Officials say they see 'no reason' for United States to participate in negotiations in Kazakhstan
Syrian rebels have agreed to attend the talks in Astana (Reuters)

Iranian officials said on Wednesday they were strongly opposed to the United States joining Syrian peace talks in Kazakhstan next week, local media reported.

"We are hostile to their presence and we have not invited them," said Javad Zarif, Iran's foreign minister according to the Tasnim news agency late on Tuesday. 

That goes against the position of the other two organisers of the talks - Russia and Turkey - which have said the new US administration of Donald Trump should be represented in Astana on Monday. 

Ali Shamkhani, the secretary of Iran's Supreme National Security Council which oversees international coordination on the Syrian war, confirmed on Wednesday that Iran had refused to invite the US.

"There is no reason for the United States to participate in the organising of political initiatives in the Syrian crisis and it is out of the question that they should have a role in the Astana negotiations," he said, according to the official IRNA news agency. 

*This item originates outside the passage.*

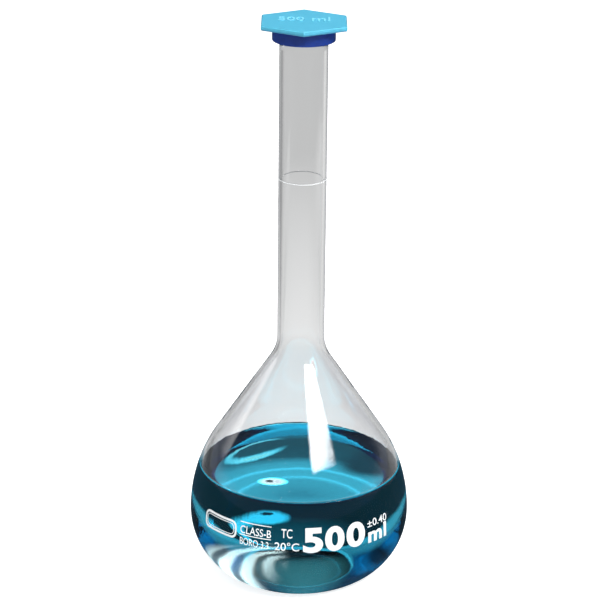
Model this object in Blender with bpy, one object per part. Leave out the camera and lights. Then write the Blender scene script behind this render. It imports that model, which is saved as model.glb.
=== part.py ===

Next week's talks, which aim to bring together representatives of the Syrian government and rebel groups, mark the first time since the conflict began in 2011 that the US has not been at the centre of peace negotiations. 

Bahram Ghasemi, a foreign ministry spokesman, told the AFP news agency that any expansion of participants "could increase the risk of failure".

"Our policy is to not add other countries at this stage," he said.

The talks come in the wake of President Bashar al-Assad's major victory last month in retaking Aleppo, Syria's second city and a key rebel stronghold through much of the war. 

Iran and Russia have been the key diplomatic and military backers of Syria in the war, while Turkey has supported rebel groups. 

The three countries are still discussing which officials will travel to Astana, Ghasemi said, adding that other countries could be included in later stages if the "first steps" are successful. 

"The meeting will not be at the ministerial level. It will probably be at the deputy minister level," he said.

Members of the Syrian rebel groups Fastaquim and the Free Syrian Army say they will attend the talks.

Meanwhile, Jabhat Fateh al-Sham, formerly the Nusra Front, claimed responsibility on Wednesday for a suicide bombing in Damascus that killed seven people last week.

The attack took place on Thursday in the Kafr Sousa district of the capital, a heavily policed area where some of Syria's main security installations are located.

The group, known as the Nusra Front until it broke off its formal allegiance to al-Qaeda in July, made its announcement in a message posted on social networking sites.